モンゴルの食文化3(白い食べ物1-馬乳酒―)

 モンゴルの食べ物は遊牧民のライフスタイルと厳しい気候条件に基づき、夏は白い食べ物(乳製品)、冬は赤い食べ物(肉料理)といわれ、夏の期間(6~8月)は毎日家畜の乳搾りをして色々な乳製品に加工するのですが、乳製品の中で最もモンゴルらしいものといえば馬乳酒ではないかと思います。

 モンゴルでアイラグと呼ばれる馬乳酒は馬の生乳に酒母を加えて撹拌し発酵させたものですが、アルコール度数はわずか1%程度で酒というより健康飲料として日常的に飲まれています。

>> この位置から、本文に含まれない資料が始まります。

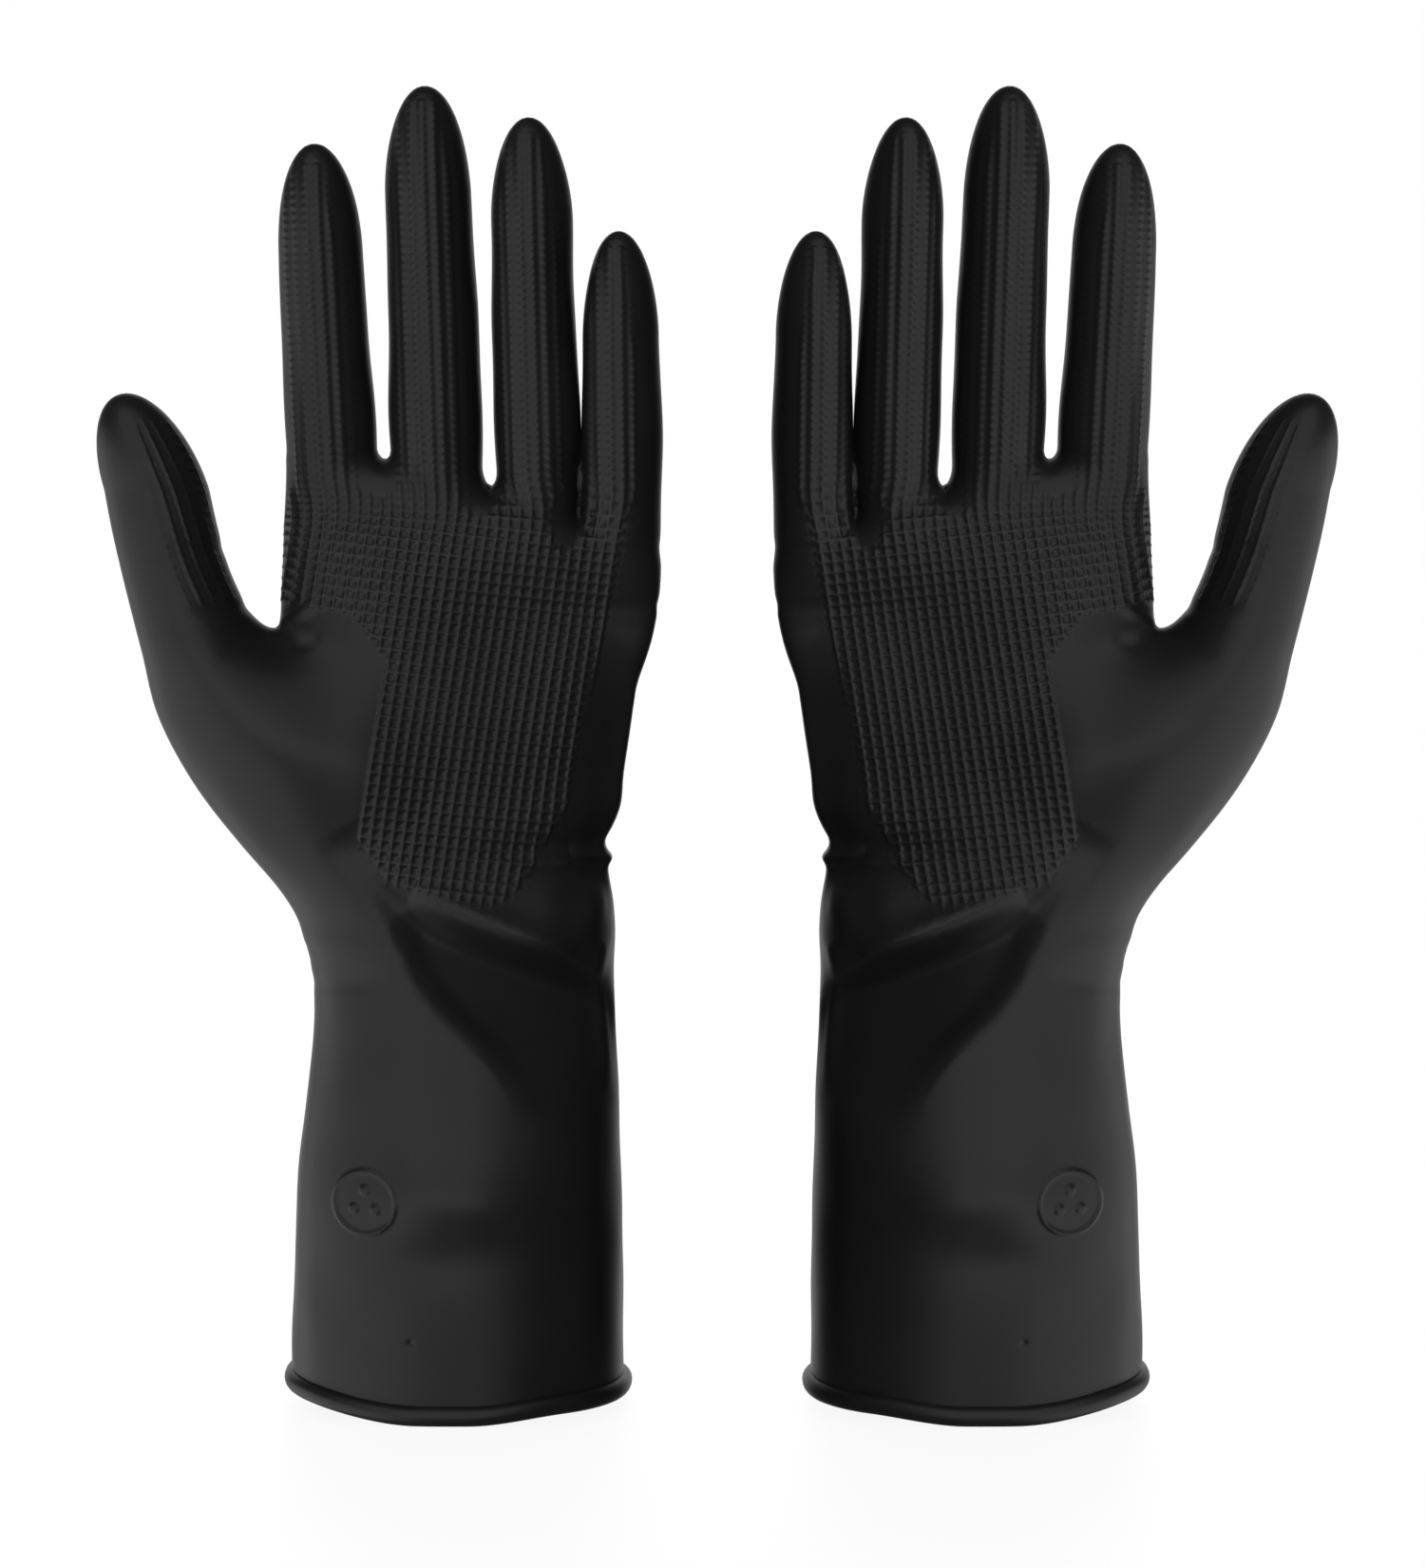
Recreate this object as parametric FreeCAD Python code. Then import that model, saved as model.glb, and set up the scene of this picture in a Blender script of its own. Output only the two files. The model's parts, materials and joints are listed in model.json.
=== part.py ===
import FreeCAD, Part
import math
import os

# A pair of heavy-duty rubber gloves standing upright on their cuffs, palms towards -Y and
# thumbs outward. Each glove is one dip-moulded film that ends in a rolled bead. The film is
# divided where it bends: firm zones turn on hinges, and a crease band of the same film fills
# the space between two zones. The left glove is made first and mirrored in the plane X = 0.

Vector = FreeCAD.Vector
X_AXIS = Vector(1, 0, 0)
UP = Vector(0, 0, 1)
PALMWARD = Vector(0, -1, 0)

# Film and cuff, mm
WALL = 1.0
CUFF_PITCH = 122.0
BEAD_RADIUS = 2.6
BEAD_HEIGHT = 2.2
CUFF_FOOT = 4.0
OVAL_POINTS = 24
HAND_SQUARENESS = 2.3
FINGER_SQUARENESS = 2.0

# Ovals of the sleeve, palm and back, from the bead up: height, left, right, front, back
HAND_OVALS = [
    (CUFF_FOOT, -38.2, 38.2, -31.5, 31.5),
    (30.0, -37.7, 38.3, -31.0, 31.0),
    (52.0, -37.0, 38.3, -30.3, 30.3),
    (70.0, -35.1, 37.7, -29.0, 29.0),
    (88.0, -32.8, 36.9, -27.5, 27.5),
    (104.0, -32.4, 36.4, -26.3, 26.0),
    (118.0, -34.5, 36.2, -25.5, 24.5),
    (131.0, -36.5, 35.2, -24.5, 23.0),
    (144.0, -38.5, 38.2, -24.0, 21.5),
    (160.0, -41.0, 41.0, -22.5, 20.0),
    (178.0, -42.0, 44.0, -20.0, 18.0),
    (194.0, -41.0, 46.0, -17.0, 16.0),
    (206.0, -40.0, 47.4, -14.5, 14.0),
    (213.0, -38.0, 46.6, -11.5, 11.5),
]

# Ovals of the thumb root, from inside the wrist to the straight part of the thumb
THUMB_OVALS = [
    (108.0, -29.0, -2.0, -15.0, 12.0),
    (118.0, -38.5, -2.0, -18.5, 14.0),
    (131.0, -50.0, -8.0, -21.0, 14.5),
    (148.0, -62.0, -16.0, -23.0, 13.0),
    (162.0, -69.2, -28.0, -24.0, 11.0),
    (176.0, -73.0, -39.5, -23.5, 7.0),
    (184.0, -75.2, -45.6, -22.5, 4.5),
    (194.0, -77.9, -52.0, -22.0, 2.5),
    (206.0, -80.7, -56.3, -22.0, 1.0),
]
THUMB_DOME = 22.0
THUMB_TIP = Vector(-76.8, -12.5, 236.0)
THUMB_STRAIGHT = Vector(-70.2, -11.0, 214.0)
THUMB_HALF_WIDTH = 12.0
THUMB_HALF_DEPTH = 11.0

# Fingers: centre and half width at the root, the same at the tip's dome, top of the tip
FINGERS = {
    "index_finger":
        {"root_x": -28.7, "root_half": 10.7, "tip_x": -32.8, "tip_half": 9.5, "top": 294.0},
    "middle_finger":
        {"root_x": -5.1, "root_half": 11.1, "tip_x": -7.3, "tip_half": 10.0, "top": 307.0},
    "ring_finger":
        {"root_x": 17.6, "root_half": 9.9, "tip_x": 17.1, "tip_half": 9.5, "top": 300.0},
    "little_finger":
        {"root_x": 38.4, "root_half": 10.1, "tip_x": 38.2, "tip_half": 8.9, "top": 274.0},
}
FINGER_START = 196.0
START_SHARE = 0.72
FINGER_DEPTH = 0.94
FINGER_DOME = 25.0
FINGER_CURL = 6.0
DOME_STEPS = (0.35, 0.6, 0.8, 0.92, 0.985)

# The film of the hand is divided into its palm side and its back at this depth
PALM_LIMIT = -2.0

# Bends: where each hinge lies, and the half angle that its crease leaves free on each side
WRIST_BAND = (97.0, 129.0)
ROOT_HINGE = 225.0
MID_SHARE = 0.36
TIP_SHARE = 0.66
SLIT = 0.5
ROOT_CREASE = {"front": 36.0, "back": 6.0}
MID_CREASE = {"front": 39.0, "back": 0.0}
TIP_CREASE = {"front": 20.0, "back": 0.0}
FINGER_REACH = 13.0
FINGER_CLEAR = 0.4
THUMB_ROOT_HINGE = 191.0
THUMB_TIP_HINGE = 212.0
THUMB_PALMWARD = Vector(0.6, -0.8, 0.0)
THUMB_ROOT_CREASE = {"front": 17.0, "back": 7.0}
THUMB_TIP_CREASE = {"front": 29.0, "back": 0.0}
THUMB_REACH = 15.0


def oval(row, squareness, inset):
    """A closed smooth wire at one height, drawn in by inset from its four sides."""
    height, left, right, front, back = row
    half_x = (right - left) / 2 - inset
    half_y = (back - front) / 2 - inset
    points = []
    for k in range(OVAL_POINTS):
        turn = 2 * math.pi * k / OVAL_POINTS
        across = math.copysign(abs(math.cos(turn)) ** (2 / squareness), math.cos(turn))
        deep = math.copysign(abs(math.sin(turn)) ** (2 / squareness), math.sin(turn))
        x = (left + right) / 2 + half_x * across
        y = (front + back) / 2 + half_y * deep
        points.append(Vector(x, y, height))
    curve = Part.BSplineCurve()
    curve.interpolate(Points=points, PeriodicFlag=True)
    return Part.Wire(curve.toShape())


def solid_through(rows, squareness, inset=0.0):
    return Part.makeLoft([oval(row, squareness, inset) for row in rows], True, False)


def oval_row(height, centre_x, centre_y, half_x, half_y):
    return (height, centre_x - half_x, centre_x + half_x, centre_y - half_y, centre_y + half_y)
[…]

 馬の場合、一度に搾乳できる乳量は200ml程度ととても少ないため、1日に何度も絞るそうで(夏は1日に6~7回)、子馬にまず吸わせて乳汁分泌を引き起こさせ、途中から人間が搾乳するということで、それだけでも大変な手間を要します。

 採取した馬乳を木桶、陶製の瓶、牛の皮などの容器に入れて酒母を加え、ひたすら攪拌するのですが、ぐるぐるとかき回すというのではなく羽のついた棒を上下に動かしてつき混ぜるといった感じです。

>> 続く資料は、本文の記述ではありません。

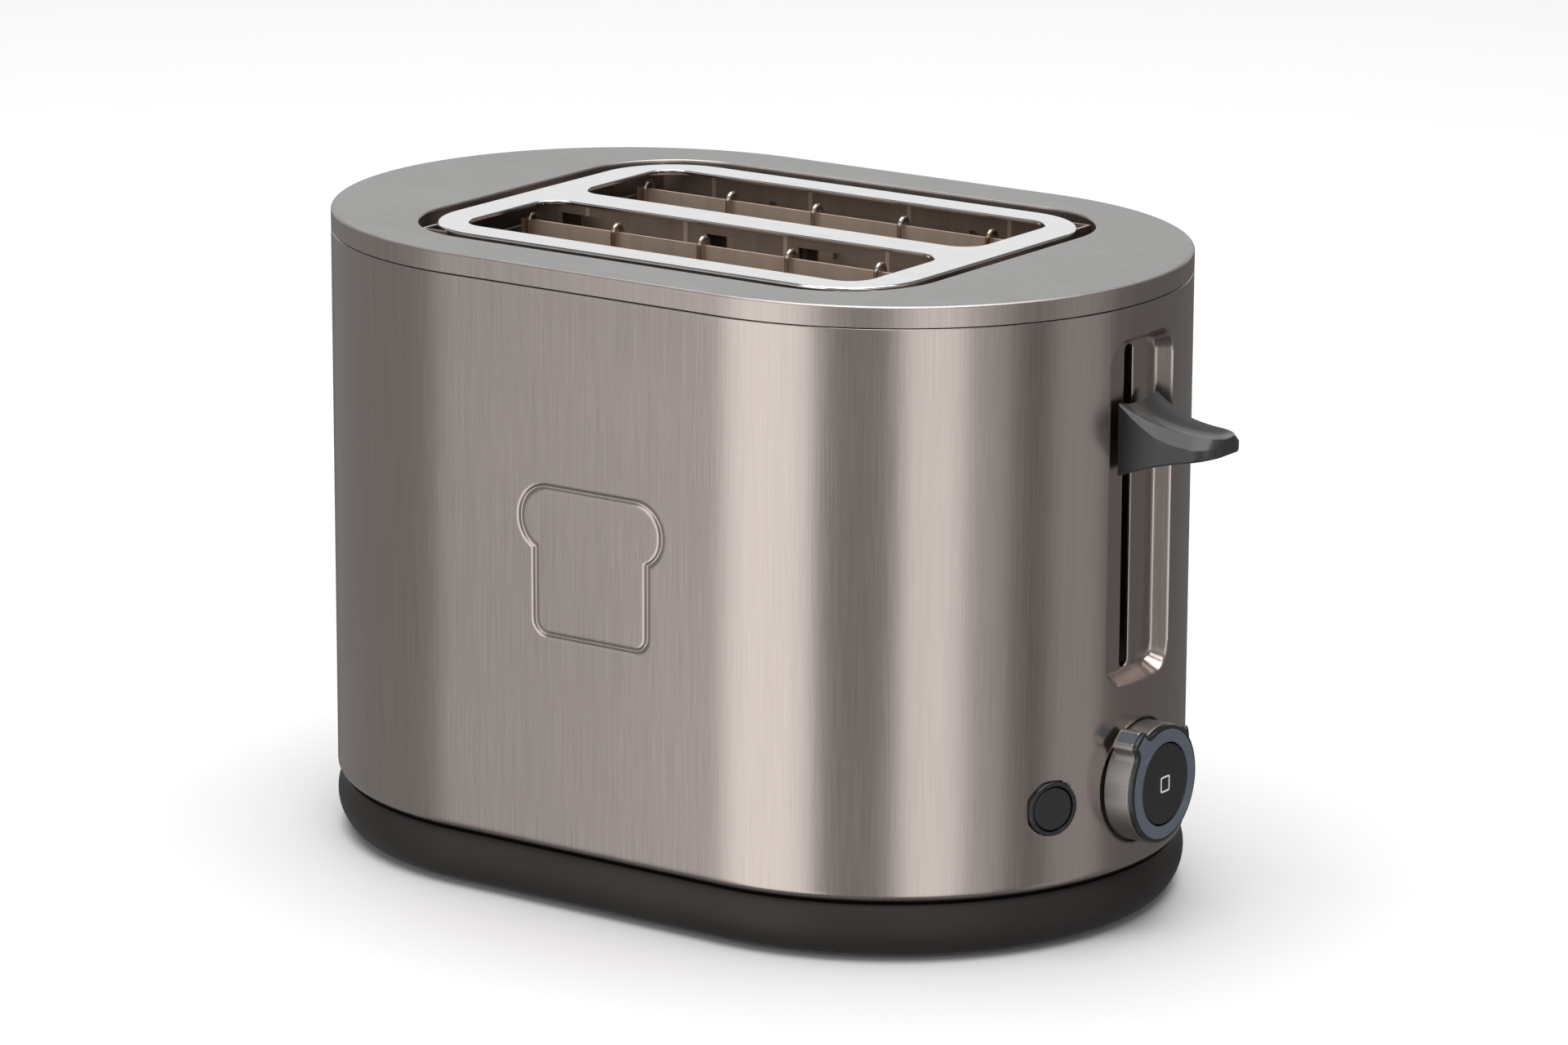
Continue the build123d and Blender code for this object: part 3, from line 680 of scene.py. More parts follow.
def make_outer_shell():
    """The sheet wall as a grid, with recess, openings, rolled foot and pressed slice."""
    low, high = span("outer_shell", 2)
    openings = holes_in_wall()
    roll = bpy.context.scene.toaster_casing.roll / MM
    rows = [(-4.5, low), (-roll - 0.4, low)]
    rows += [(-roll + roll * sin(pi / 2 * k / 6), low + roll - roll * cos(pi / 2 * k / 6)) for k in range(7)]
    heights = spaced((low + roll + 0.5, 0.9), (63.0, 2.0), (69.0, 0.3), (75.5, 0.5), (82.0, 4.0),
                     (160.0, 0.5), (166.0, 0.3), (172.5, 1.6), (high - 0.7, 1.0))
    rows += [(0.0, z) for z in heights]
    rows += [(-0.02, high - 0.4), (-0.12, high - 0.13), (-0.35, high)]
    half = spaced((2.0, 0.2), (2.6, 0.62), (12.4, 0.27), (18.8, 0.62), (22.0, 0.9), (44.0, 4.4),
                  (QUARTER, 3.9), (QUARTER + 2 * HALF_STRAIGHT, 4.4),
                  (2 * QUARTER + 2 * HALF_STRAIGHT, 1.0))
    cord_s = openings[-1][0]
    back = [s for s in half if abs(s - cord_s) > 12] + spaced((cord_s - 11, 0.9), (cord_s + 11, 1.0))
    columns = [-s for s in reversed(half[:-1])] + [-1.0, 0.0, 1.0] + sorted(back)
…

 処分したと思っていた写真が残っていました。馬乳酒を撹拌しているところです。随分年季の入った容器です。

           

 攪拌は数千回にも及ぶそうでただひたすらかき混ぜるとは、何と気の長い作業!と思ったことです。

           

 馬乳酒を作る革袋もゲルの中にぶら下がっていました。

 ところで、馬乳酒はカルピスの生みの親でもあるのです。カルピス社の創業者三島海雲氏がモンゴルに滞在した際、馬乳酒のおいしさと健康効果に感銘を受けて乳酸菌飲料の開発を開始し、現在の国民的飲料カルピスが誕生したのだそうです。

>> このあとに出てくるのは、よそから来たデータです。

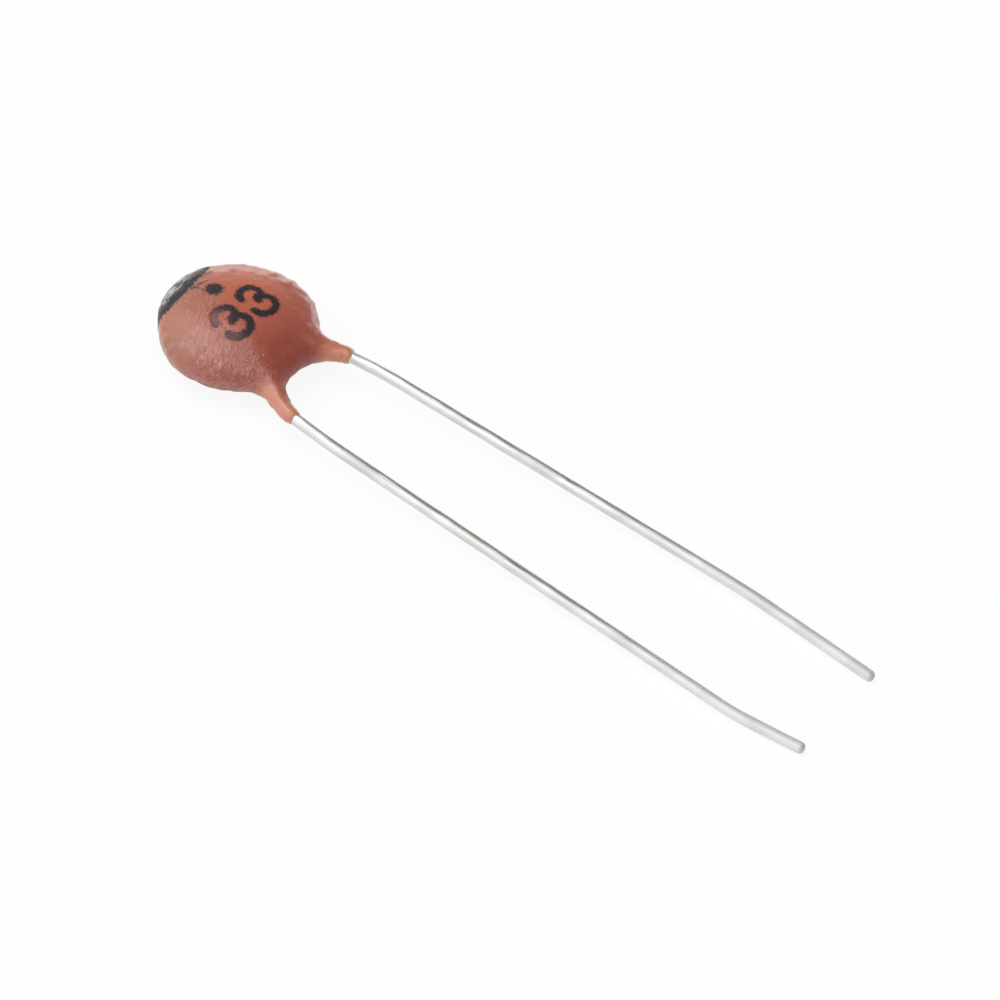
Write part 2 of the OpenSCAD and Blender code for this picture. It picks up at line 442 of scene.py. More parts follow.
@dataclass
class Skin:
    """A finished surface made from a grid of points."""

    name: str
    lay: Lay

    def build(self, grid: np.ndarray) -> bpy.types.Object:
        """Turns a grid of points into a smooth closed mesh.

        Neighbouring points of the grid make a four-sided face, and the last row joins the
        first. Points that coincide, as at seams and poles, become one.

        Args:
            grid: Points, rows by columns by 3, in the part's own frame.

        Returns:
            The object, whose place is in its mesh.
        """
        rows, columns = grid.shape[:2]
        here = np.arange(rows * columns).reshape(rows, columns)
        below = np.roll(here, -1, axis=0)
        corners = [here[:, :-1], below[:, :-1], below[:, 1:], here[:, 1:]]
        faces = np.stack(corners, axis=-1).reshape(-1, 4)
        mesh = bpy.data.meshes.new(self.name)
        mesh.from_pydata(self.lay.to_row(grid.reshape(-1, 3)), [], faces)
        work = bmesh.new()
        work.from_mesh(mesh)
        bmesh.ops.remove_doubles(work, verts=work.verts, dist=MM / 2000)
        bmesh.ops.recalc_face_normals(work, faces=work.faces)
        work.to_mesh(mesh)
        work.free()
        mesh.shade_smooth()
        made = bpy.data.objects.new(self.name, mesh)
        bpy.context.scene.collection.objects.link(made)
        return made

    def points(self, made: bpy.types.Object) -> np.ndarray:
        """Reads the points of a finished mesh.

        Args:
            made: The mesh's object.

        Returns:
            Points n by 3 in the part's own frame.
        """
        flat = np.empty(len(made.data.vertices) * 3)
        made.data.vertices.foreach_get("co", flat)
        return self.lay.to_own(flat.reshape(-1, 3))

    @staticmethod
    def keep(made: bpy.types.Object, places: dict[str, np.ndarray]) -> None:
        """Keeps named numbers at each point of a mesh, for its finish to read.

        Args:
            made: The mesh's object.
            places: The numbers by name.
        """
        for name, values in places.items():
            layer = made.data.attributes.new(name, "FLOAT", "POINT")
            layer.data.foreach_set("value", values.astype(np.float32))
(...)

 このように書くと馬乳酒ってカルピスの風味に似ているのかと思われるかもしれませんが、全く別物です。カルピス大好きの私ですが、酸味が強くて独特の発酵臭がする馬乳酒は苦手でひとくち口にしただけでした。

 馬乳酒は他の乳製品には及ばぬほどの薬効があるそうで、モンゴルの人たちにとって、馬乳酒は「酒」ではなく「薬」「食料」として老若男女を問わず飲まれているようです。